We are working on three different narrative projects in our preschools. During the autumn, we began to observe which games the children played, and which materials or phenomena interested them.
In the oldest group of 4–5-year-old children, we have started from the children's recurring play, which is about playing restaurant. We have set up a corner at the preschool that has become a pizzeria. We visited a pizzeria so that the children would have ideas to arrange their own pizzeria. We want the children to be involved in the whole process of creating materials for their pizzeria and they have trained themselves to set the table, write menus and cook for real.
In the class of three-year-old’s, we discovered that children's games and conversations were often about vehicles. They often play with cars and other kinds of vehicles. We have involved the parents in the work by having them tasked with making a short story that shows how their family made a short journey by car or some other vehicle. These stories have been shared by the children and told to the group. Then the teacher and the children played the story. The children have enjoyed being the main character and leading the game, the other children have happily participated. Through these everyday stories, the children's games have gained a richer content, the children have gained more experiences that they can recreate in play and then they have both got to listen to each other's stories and understand that everyone has different experiences.
Everyday story: One child tells us about her trip with her family, and afterwards we retell the story by playing scenes from it.

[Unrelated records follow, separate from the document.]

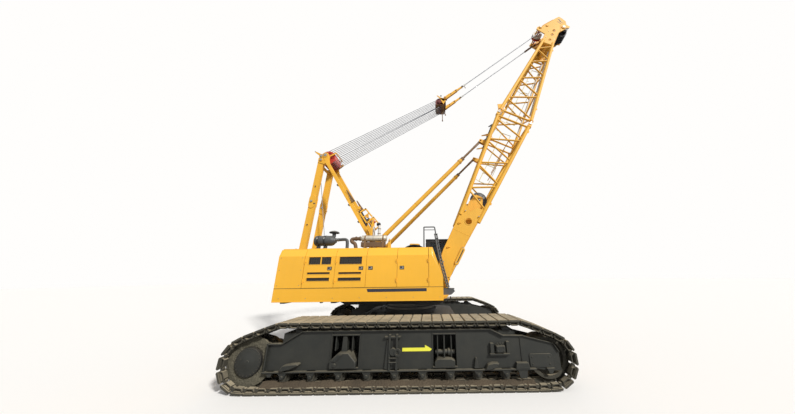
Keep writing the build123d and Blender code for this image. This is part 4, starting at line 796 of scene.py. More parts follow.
def addLatch(bm, x, z, face, out):    # sunk dish with a paddle and a lock barrel
    def span(a, b):
        return sorted((face + out * a, face + out * b))
    low, high = span(-0.004, 0.006)
    addBlock(bm, (x - 0.070, low, z - 0.055), (x + 0.070, high, z + 0.055), 0.003, 1)
    low, high = span(0.004, 0.016)
    addPlate(bm, [(x - 0.058, z - 0.040), (x + 0.030, z - 0.040), (x + 0.052, z - 0.020),
                  (x + 0.052, z + 0.040), (x - 0.058, z + 0.040)], low, high, 0.004, 2)
    low, high = span(0.015, 0.024)
    addBlock(bm, (x - 0.050, low, z - 0.012), (x + 0.012, high, z + 0.030), 0.004, 1)
    low, high = span(0.0, 0.022)
    addRod(bm, (x + 0.038, low, z - 0.026), (x + 0.038, high, z - 0.026), 0.011, segments=12, paint=2)


def makeDoorFittings(door, x, out):
    bm = bmesh.new()
    face = out * 1.5
    for number, (low, high, bottom, top) in enumerate(vents.get(door, ())):
        near, far = sorted((face - out * 0.024, face - out * 0.018))
        addBlock(bm, (low - 0.004, near, bottom - 0.004), (high + 0.004, far, top + 0.004), 0.0, 3)
        rim = 0.014
        near, far = sorted((face - out * 0.004, face + out * 0.007))
        for a, b, c, d in ((low - rim, high + rim, top, top + rim),
                           (low - rim, high + rim, bottom - rim, bottom),
                           (low - rim, low, bottom, top), (high, high + rim, bottom, top)):
            addBlock(bm, (a, near, c), (b, far, d), 0.002, 0)
        near, far = sorted((face - out * 0.018, face - out * 0.010))
        bars = 3 if number == 0 else 1
        for step in range(bars):
            z = bottom + (top - bottom) * (step + 1) / (bars + 1)
            addRod(bm, (low, (near + far) / 2, z), (high, (near + far) / 2, z), 0.004, segments=6, paint=1)
        for step in range(9):
            across = low + (high - low) * (step + 0.5) / 9
            addBlock(bm, (across - 0.002, near, bottom), (across + 0.002, far, top), 0.0, 1)
    if door == "right_door_1":
        addBlock(bm, (-2.760, face - 0.003, 2.767), (-2.725, face + 0.018, 2.993), 0.002, 0)
    if door.startswith("left") and x < -1.2:    # pressed louvres on the left
        for step in range(6):
            z = 2.36 + step * 0.055
            addPlate(bm, [(x - 0.62, z), (x - 0.10, z), (x - 0.10, z + 0.022), (x - 0.62, z + 0.022)],
                     *sorted((face - out * 0.002, face + out * 0.016)), 0.004, 0)
    addLatch(bm, x, house["latchZ"], face, out)
    finishPiece(door + ".fittings", bm, ["houseYellow", "plasticBlack", "bareSteel", "grille"], door)


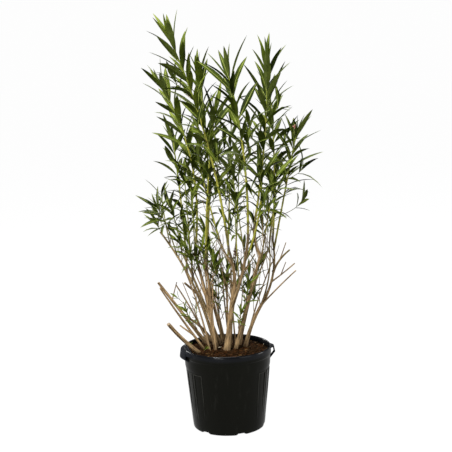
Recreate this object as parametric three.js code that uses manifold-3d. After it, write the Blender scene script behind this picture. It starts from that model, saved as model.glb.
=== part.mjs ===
// Potted oleander: a nursery pot with two grips, a clump of woody canes that fan
// out of the compost, and long leafy shoots on top. Millimetres, +Z up, origin in
// the middle of the pot's flat underside, +X through the right-hand grip.
import * as THREE from 'three';
import { mergeVertices } from 'three/addons/utils/BufferGeometryUtils.js';
import Module from 'manifold-3d';

const wasm = await Module();
wasm.setup();

// ---------- driving dimensions ----------
const gap = 0.3; // clearance between neighbouring solids
const potHeight = 276;
const baseRadius = 121;
const rimRadius = 147;
const wallTop = 141.5; // outer radius where the collar starts
const collarTop = 145; // outer radius where the rim band starts
const wallThickness = 3;
const collarFoot = 210; // height where the plain collar starts above the panels
const lipFoot = 248; // height where the rim band starts
const soilTop = 266;
const soilFlat = 112; // radius of the level middle of the compost
const gripAngles = { handle_right: 0, handle_left: 188 };
const gripWidth = { handle_right: 16, handle_left: 76 };
const earWidth = { handle_right: 76, handle_left: 138 }; // width of the grip's plate at the rim
const earThickness = { handle_right: 4, handle_left: 14 };
const gripStrap = 4;
const gripTop = { handle_right: 270, handle_left: 273.5 };
const gripBend = 157.5; // radius where the plate turns down into the strap
const gripReach = 161.5; // radius at the strap's outermost bend
const gripFoot = { handle_right: 225, handle_left: 238 }; // where the strap meets the collar again
const panelAngles = [-160, -140, -40, -20, 20, 40, 140, 160];
const panelSpan = 16;
const panelDepth = 1.5;
const panelFoot = 44;
const panelTop = 204;
const notchCount = 6;
const firstNotch = 45;
const notchSize = [16, 26, 10]; // inwards, along the rim, and twice its height
const flareReach = 22; // how fast the root flare dies out above the compost
const flareSize = 0.24;

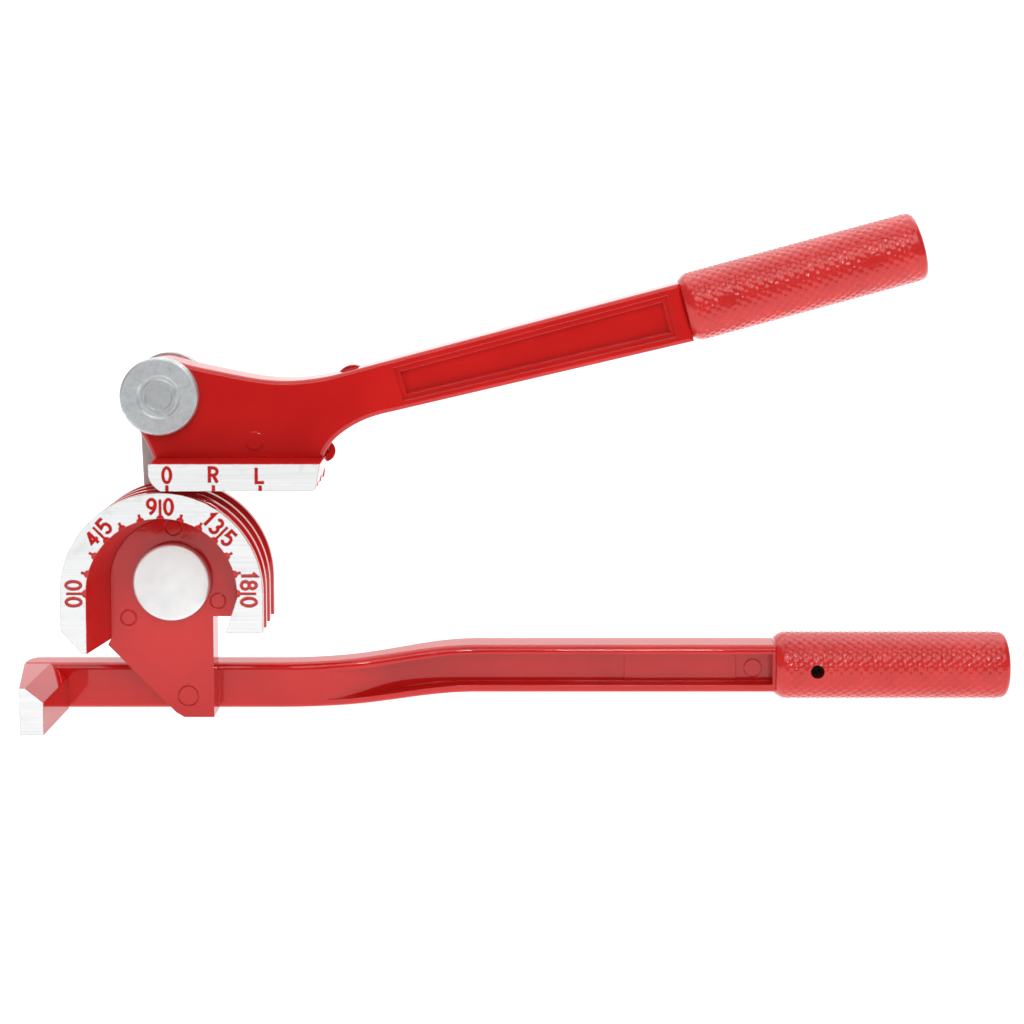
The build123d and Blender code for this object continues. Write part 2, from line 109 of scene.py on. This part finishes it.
# Studio lights: place and size in metres, power in watts. They all aim at the same point.
LIGHT_AIM = (0.0, 0.0, 0.09)
LIGHTS = {
    "top_light": ((0.0, 0.1, 0.95), (1.5, 1.0), 8.0),
    "front_light": ((0.1, -1.3, 1.1), (1.6, 0.8), 9.3),
    "glint_light": ((0.15, -1.5, 0.75), (0.20, 0.12), 2.5),
}


# ---------------------------------------------------------------- shader helpers
class Shader:
    """One material with its nodes, built line by line."""

    def __init__(self, name):
        self.material = bpy.data.materials.new(name)
        self.material.use_nodes = True
        self.tree = self.material.node_tree
        self.bsdf = self.tree.nodes["Principled BSDF"]
        place = self.tree.nodes.new("ShaderNodeTexCoord")
        self.place = place.outputs["Object"]

    def set(self, **values):
        for key, value in values.items():
            self.bsdf.inputs[key.replace("_", " ")].default_value = value

    def link(self, source, target):
        self.tree.links.new(source, target)

    def stretched(self, scale):
        """Object coordinates scaled by a different amount along each axis."""
        node = self.tree.nodes.new("ShaderNodeMapping")
        node.inputs["Scale"].default_value = scale
        self.link(self.place, node.inputs["Vector"])
        return node.outputs["Vector"]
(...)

With our youngest children, we have investigated how music, dance and movement can become a narrative. The children adapt to the rhythm of the music, they are sensitive to the character of the music and respond to the music through their movements. We notice that when the music has a fast and clear rhythm, the children move quickly and use to spin, commute arms and legs, run and jump. When the music has a slow or is without rhythm, the children use their hands and arms more. We are fascinated by how the children follow each other in the dance, they often move in the same direction. They also want to be close to each other and we see how they test each other's movements. The children often get to draw or paint after we danced, and we can see how their movements become a story on paper.